Virginia Rail (see below)
Killdeer
American Avocet
Black-necked Stilt (see below)
Willet
Whimbrel
Marbled Godwit
Dunlin
Western Sandpiper
Peep sp. (Least Sandpipers??)
Short-billed Dowitchers
Ring-billed Gull
Western Gull
Gull sp.
Forster's Tern
Tern sp.
Mourning Dove
Anna's Hummingbird
Tree Swallow
Cliff Swallow
European Starling
Red-winged Blackbirds (at least one "bi-colored")
House Finches
The Virginia Rail was a sleeper for us. I thought at first it was a Clapper
Rail, since it has been many years since I saw a Virginia Rail and this
bird seemed much larger than I remembered it being. It had, however, bright
orange legs and thick "knees", and was walking around in the open in the
wetlands between the trail and the golf course, stopping to preen, take a
drink of water, probe at the mud, etc. -- much more typical Virginia Rail
behavior. It was much duller than what I take to be Virginia Rail plumage,
so much so that I looked up rails when I got home because I thought it was
too gray to be a Clapper Rail.
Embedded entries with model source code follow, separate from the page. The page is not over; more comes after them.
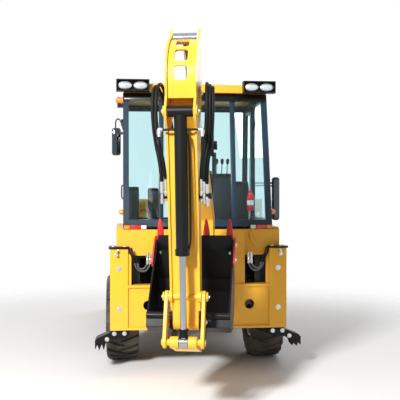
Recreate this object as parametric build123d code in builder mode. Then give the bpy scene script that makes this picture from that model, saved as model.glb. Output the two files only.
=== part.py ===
"""A backhoe loader, standing on its wheels with the hoe folded for travel.

Frame: +Y is the machine's front, +X its right, +Z up, ground at z = 0, millimetres.
The hoe is drawn in its own upright plane: u runs rearward from the kingpost's axis
and z up, and the plane stands at the slew angle that the hoe is parked at.
"""

import os
from math import atan2, cos, degrees, hypot, radians, sin, sqrt

from build123d import *

os.makedirs("parts", exist_ok=True)

# ---- driving dimensions -------------------------------------------------------------
wheelbase = 2150
rear_axle_y = -352
track = 1556
tyre_diameter = 920
tyre_width = 350
rim_diameter = 444
lug_height = 26
lug_reach = 56
lugs_per_side = 14

running_gap = 5  # between pieces that move past each other
seat_gap = 0.3  # between curved faces that seat on each other

rail_inner = 230
rail_outer = 300
rail_bottom = 675
rail_top = 855

kingpin_x = 560
hub_face_x = 655

rear_plate_to_axle = 700
kingpost_offset = 420
slew_at_rest = -12.5
dipper_lean = 9.5

column_inner = 724
column_outer = 903
column_depth = 160
column_wall = 14
column_bottom = 432
column_top = 1255
leg_stroke = 450

cab_half_width = 772
cab_length = 1620
cab_floor_z = 1175
belt_z = 1465
roof_z = 2885
cab_wall = 50
pillar = 60
rear_lean = 330
front_lean = 95
door_length = 490

fender_outer = 840
fender_inner = 600

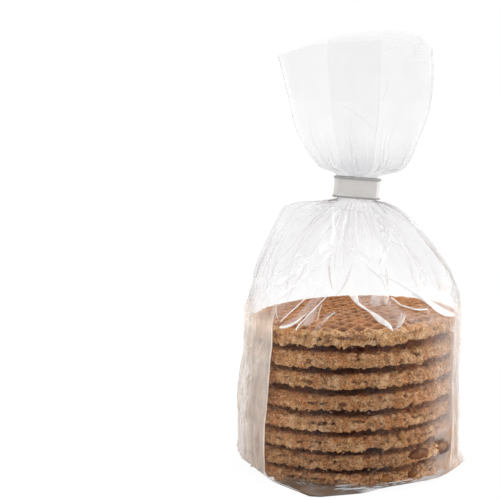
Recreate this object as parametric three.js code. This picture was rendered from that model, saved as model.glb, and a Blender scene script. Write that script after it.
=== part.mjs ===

It also didn't have very sharply defined
lines on the flanks. (Marsha, who has never seen either species before --
or any rails other than Sora and Corn Crake --, took my word that it was a
Clapper Rail.)
Many of the Black-necked Stilts were paired off, and one indignant male
furiously drove a Mallard off-territory, first in the water and then in the
air, while a female stood still partially camouflaged by pickleweed.
Mourning Doves were also still in pairs and acting out.